The most important efforts across the world to fight recruitment of children to become soldiers came through the international treaty on child soldiers, which entered into force and increased the lower age level from fifteen to eighteen (United Nations, 2002). Although the treaty was optional, many countries signed it including African countries thus providing a glimmer of hope. Economic development and emergence of democratic regimes within Africa has contributed to decrease in conflicts.
Conclusion
Many more efforts need to be put in place by African governments to protect the rights of children in their respective countries. Child soldiers have not significantly reduced in Africa proportionately with the efforts made in terms of legislation. This fact suggests that focus should now shift to the issue of reducing conflicts or solving them in ways that are more amicable. Peace and reconciliation for better economic growth rates should be the focus of all African governments. Finally, equitable distribution of resources will go a long way to reduce conflicts in many African countries.
References
Beah, I. (2008). A Long Way Gone: Memoirs of a Boy Soldier. New York: Farrar, Straus, and Giroux.

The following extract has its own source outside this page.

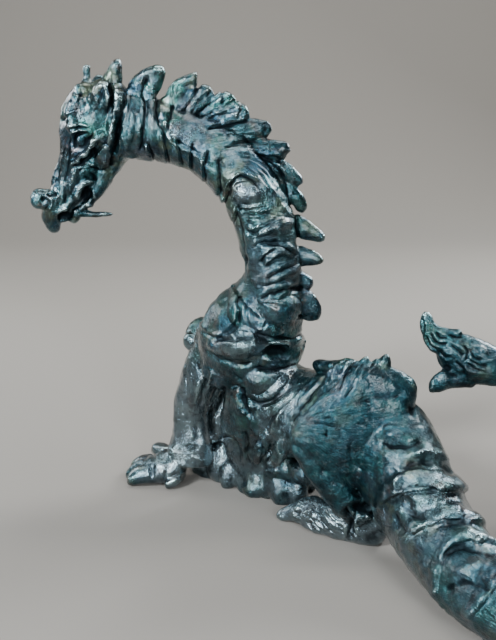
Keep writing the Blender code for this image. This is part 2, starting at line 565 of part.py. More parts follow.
def cut_flat(figure):
    """Cuts away all that is below the floor and closes each sole with one flat face."""
    body = bmesh.new()
    body.from_mesh(figure.data)
    everything = body.verts[:] + body.edges[:] + body.faces[:]
    cut = bmesh.ops.bisect_plane(body, geom=everything, plane_co=(0, 0, SINK), plane_no=(0, 0, -1),
                                 clear_outer=True)
    rim = [item for item in cut["geom_cut"] if isinstance(item, bmesh.types.BMEdge)]
    bmesh.ops.holes_fill(body, edges=rim, sides=0)
    bmesh.ops.triangulate(body, faces=[face for face in body.faces if len(face.verts) > 3])
    bmesh.ops.recalc_face_normals(body, faces=body.faces)
    # From units to metres, with the footprint's centre at the origin
    for vert in body.verts:
        vert.co = ((vert.co.x - CENTRE_X) * UNIT, (vert.co.y - CENTRE_Y) * UNIT, (vert.co.z - SINK) * UNIT)
    body.to_mesh(figure.data)
    body.free()


def patina():
    bronze = bpy.data.materials.new("patinated bronze")
    bronze.use_nodes = True
    shader = bronze.node_tree.nodes["Principled BSDF"]
    shader.inputs["Base Color"].default_value = PATINA
    shader.inputs["Metallic"].default_value = 0.85
    shader.inputs["Roughness"].default_value = 0.38
    return bronze


def main():
    clear_scene()
    clay = Clay()
    for add in (add_neck, add_scutes, add_folds, add_neck_carving, add_collar, add_head, add_trunk,
                add_forelegs, add_haunch,
                add_ribs, add_hind_feet, add_tail):
        add(clay)
    dragon = cast(clay, "dragon")
    cut_flat(dragon)
    dragon.data.materials.append(patina())
    home = bpy.data.collections.new("bronze_dragon")
    bpy.context.scene.collection.children.link(home)
    bpy.context.scene.collection.objects.unlink(dragon)
    home.objects.link(dragon)


main()
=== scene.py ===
"""The looks of a cast bronze dragon: its full relief, its patina, a pale floor, soft light and a camera.

The camera stands where the photograph's did. The figure is drawn in units, UNITS_HIGH of them to its
height, with +X to the right, +Y away from the side that shows and +Z up, and is then set into the frame
in metres.
"""

import math
import random

import bmesh
import bpy
import numpy as np
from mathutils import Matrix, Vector
from mathutils.kdtree import KDTree


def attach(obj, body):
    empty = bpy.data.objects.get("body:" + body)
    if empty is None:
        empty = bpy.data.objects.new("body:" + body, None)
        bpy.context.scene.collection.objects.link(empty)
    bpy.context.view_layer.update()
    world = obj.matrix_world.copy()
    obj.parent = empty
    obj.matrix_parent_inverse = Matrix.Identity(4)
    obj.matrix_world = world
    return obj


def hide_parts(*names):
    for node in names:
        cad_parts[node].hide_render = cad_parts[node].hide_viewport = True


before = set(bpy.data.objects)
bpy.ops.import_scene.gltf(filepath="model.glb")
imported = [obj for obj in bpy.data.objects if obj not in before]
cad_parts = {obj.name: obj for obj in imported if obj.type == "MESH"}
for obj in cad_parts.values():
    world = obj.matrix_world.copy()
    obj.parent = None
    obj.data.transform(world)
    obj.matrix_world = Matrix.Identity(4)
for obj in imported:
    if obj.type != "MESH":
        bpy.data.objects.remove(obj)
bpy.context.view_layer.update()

HEIGHT = 0.205  # floor to the tip of the tallest frill, in metres
UNITS_HIGH = 205.0
UNIT = HEIGHT / UNITS_HIGH
CENTRE_X = 58.2  # middle of the figure's footprint, in units
CENTRE_Y = -9.4
SINK = 0.9  # level at which the soles are cut flat, in units
GRAIN = 0.5  # cell of the skin, in units
FACES = 195000  # triangles that the skin is thinned to
DETAIL = 3  # how many times finer than the coarsest each form is drawn
SEED = 7
LOBES = 7  # petals of skin along the lower edge of the sheet under the chest
FAR_TOES = 3
TUFTS = 6  # along the top edge of the haunch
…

Child Soldiers Edition. (2008). The Advocates for Human Rights. Web.
Gbowee, L. (2011). Child Soldiers, child wives: wound for life. Web.
Singer, W. P. (2006). Children at war. Los Angeles: University of California Press.
United Nations. (2002). Optional Protocol to the Convention on the Rights of the Child on the involvement of children in armed conflict. Web.
Verhey, B. (2001). Child Soldiers Preventing, Demobilizing and Reintegration. Africa Region Working Paper Series. Web.